The Pilots Initiative was spearheaded by the Connecticut Department of Mental Health and Addiction Services, working in collaboration with the Office of Policy and Management, the Connecticut Housing Finance Authority, the Departments of Social Services and Economic and Community Development, and the Corporation for Supportive Housing (CSH), a national, nonprofit intermediary.
 
"The Supportive Housing Pilots Initiative is significant both for its local impact as well as its national replicability," said Janice Elliott, CSH’s Connecticut-based Managing Director of Program Support, who coordinated the development and implementation of the initiative. "At the local level, hundreds of men, women and children who had been chronically homeless are now stably housed and connected to needed social, mental health, health, education services.  From a national perspective, the initiative provides a replicable, cost-effective model for how other states can provide lasting solutions to homelessness in their own communities."
 
The roots of this initiative go back to 1992 when the Melville Charitable Trust helped to organize a funders’ collaborative.
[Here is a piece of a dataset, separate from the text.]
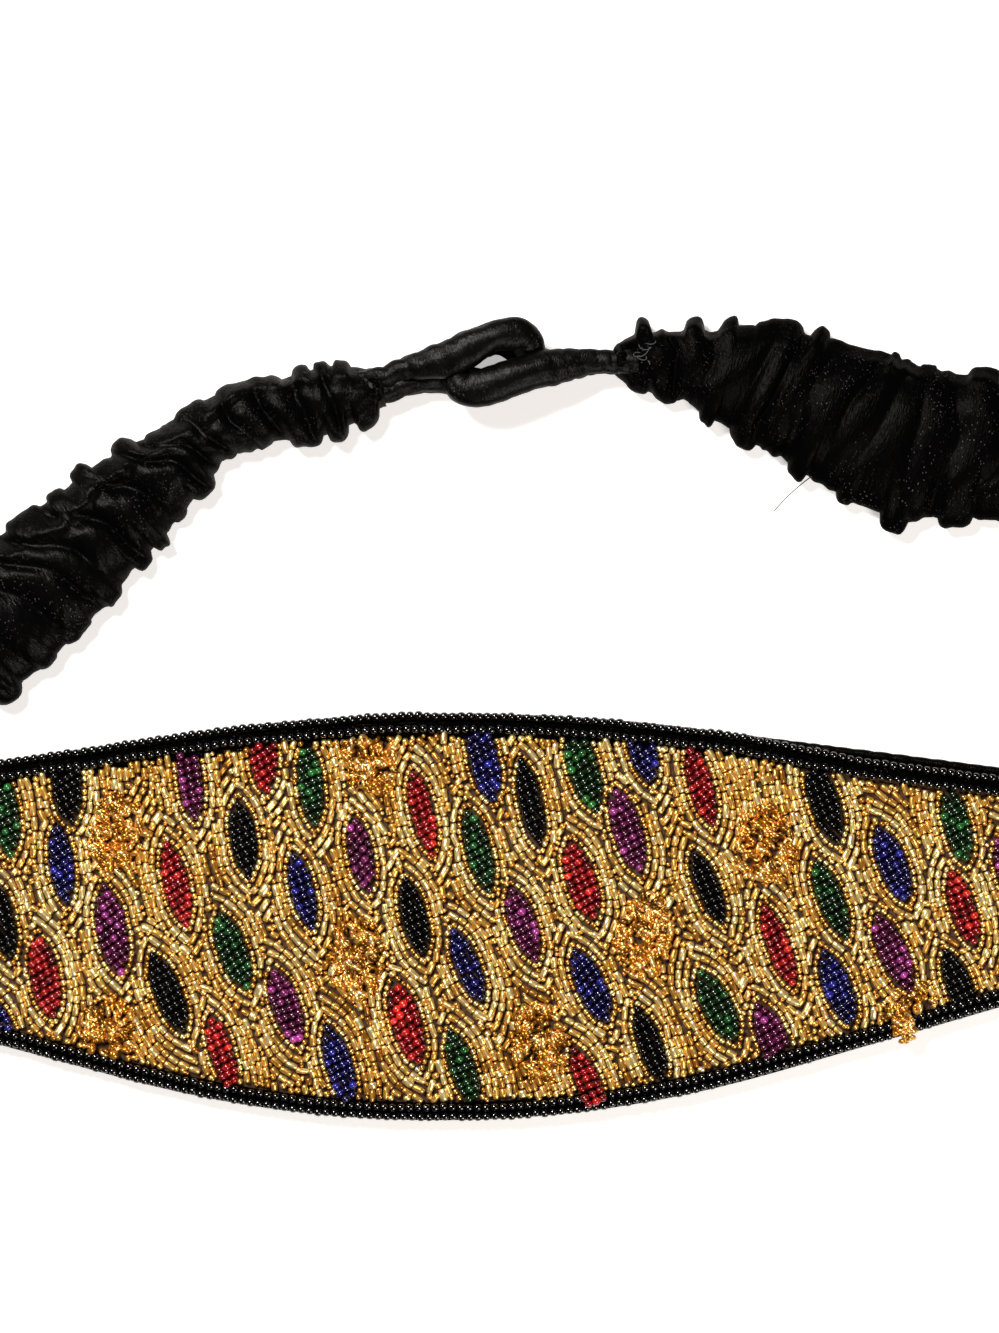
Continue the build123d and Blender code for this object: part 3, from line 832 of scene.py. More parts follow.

TPI helped to launch the Melville Charitable Trust, working with their talented board to sustain their dynamic vision. The Trust raised nearly one million dollars to add to an additional $1.5 million from national funders like the Ford Foundation, The Robert Wood Johnson Foundation and the Pew Charitable Trusts, to support Connecticut Supportive Housing efforts to bring this social innovation to the state. 
 
Over the years the Melville Charitable Trust helped to build a partnership of funders – providers and developers who have worked shoulder to shoulder with the state's interagency task force on homelessness – the Office of Policy and Management (OPM), the Department of Mental Health and Addiction Services (DHMAS) and the Connecticut Housing Finance Agency (CHFA). They have been integrally involved and energetic adapters and implementers, demonstrating that under the right circumstances and with sensible, strategic and sustained support, government and the private sector can build wonderful effective relationships.